Trattasi infatti di un birrificio agricolo, La Stecciaia, adagiato sulle crete senesi a Rapolano Terme e nato da poco all'interno dell'azienda agricola Podere del Pereto: questo è stato la base perché l'agricoltore e mastro birraio Claudio D'Agnolo (nella foto) mettesse a frutto la sua lunga esperienza di homebrewer partendo dai cereali coltivati in azienda secondo il metodo biologico da quasi vent'anni, così che La Stecciaia può vantarsi di essere il primo birrificio agricolo ad ottenere la certificazione biologica in Toscana. Il nome stesso, del resto, vuol essere segno del legame con la terra: le "stecce", in quel di Siena, stanno ad indicare i resti della paglia piantati nel terreno dopo il taglio dei cereali.
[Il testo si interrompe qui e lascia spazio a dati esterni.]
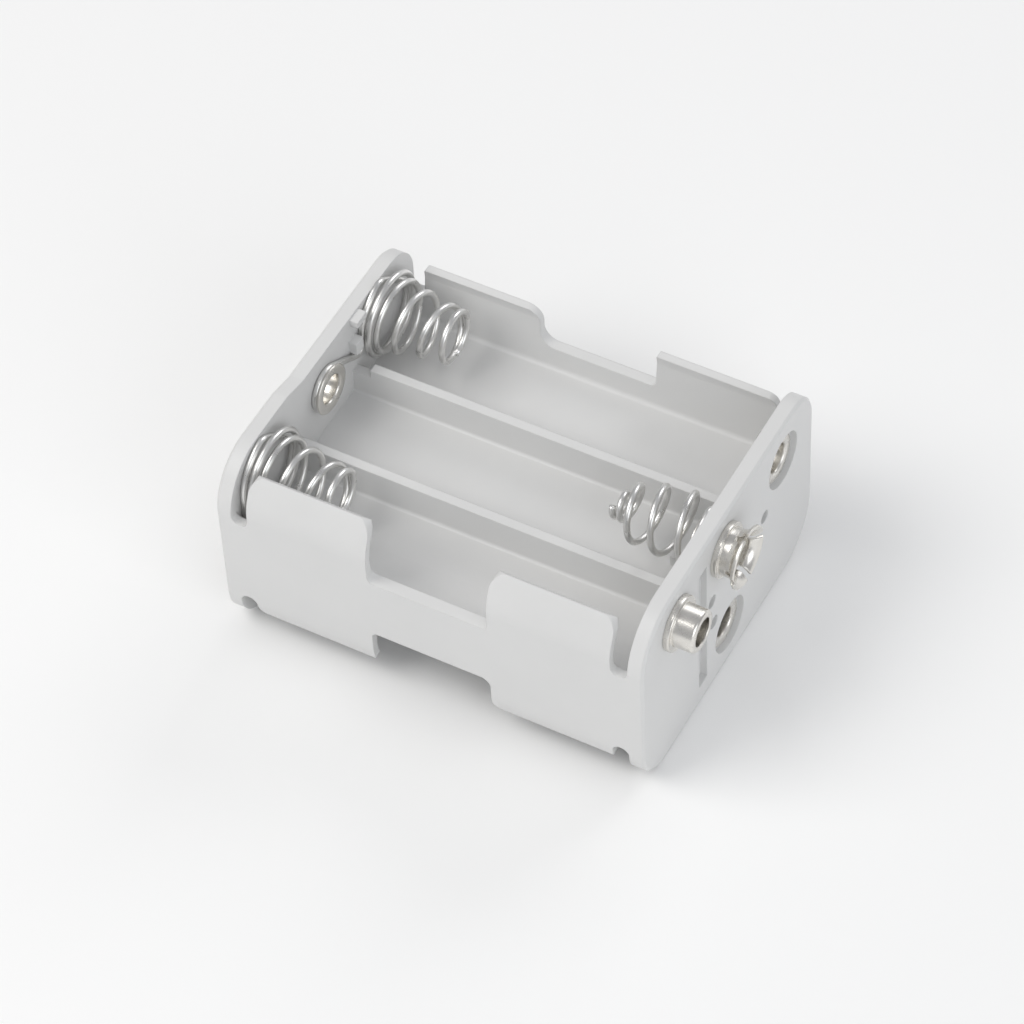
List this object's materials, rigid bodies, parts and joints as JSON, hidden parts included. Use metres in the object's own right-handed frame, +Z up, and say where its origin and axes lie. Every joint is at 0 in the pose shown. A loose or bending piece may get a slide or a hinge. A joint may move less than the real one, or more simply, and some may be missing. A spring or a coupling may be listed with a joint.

Mastro Claudio ha - almeno per ora - tre birre all'attivo, ma tutte quante con la loro caratteristica peculiare che le lega al podere in cui nascono. Alla Farzotta, una ale dal colore quasi ramato e dagli aromi intensi di banana e pera, viene aggiunto il farro dicocco coltivato al Pereto: il risultato è una birra che in bocca è un tripudio di cereale, con sentori che vanno dalla crosta di pane al miele; e che riserva una sopresa nel finale, in cui il luppolo arriva in maniera inaspettata a bilanciare la dolcezza del corpo pur senza soverchiarla.
Ancor più peculiare è la Senatrice, una saison di ispirazione belga, con l'aggiunta di una particolare varietà di grano duro - la "Senatore Cappelli", da cui prende il nome: all'olfatto mi ha ricordato quasi una blanche, con la schiuma abbondante a racchiudere i profumi di chiodi di garofano, fiori e agrumi; in bocca e nel finale risulta però nettamente più secca e con toni speziati che Claudio ha spiegato essere dati dal lievito, per chiudere con quelli erbacei dei luppoli.
Da ultima ho provato la Mandarina B., ispirata alle Golden Ale, con l'aggiunta di avena e il tocco del dry hopping con la varietà di luppolo Mandarina Bavaria: luppolo che le dà non solo il nome ma anche le intense note agrumate che questo suggerisce, e che oltre ad essere ben presenti all'aroma ritornano soprattutto nel finale; lasciando un amaro acre ma assai dissentante, dopo i brevi tocchi di malto del corpo.
Nel bilancio finale, direi che non posso non spezzare una lancia a favore de La Stecciaia: non solo perché le birre sono di qualità - complice, oso credere, quella delle materie prime -, ma anche perché il mastro birraio è riuscito a dare il suo tocco di unicità partendo da queste ultime senza strafare. Un equilibrio che, come già più volte mi sono trovata a dire, non tutti riescono a raggiungere e mantenere.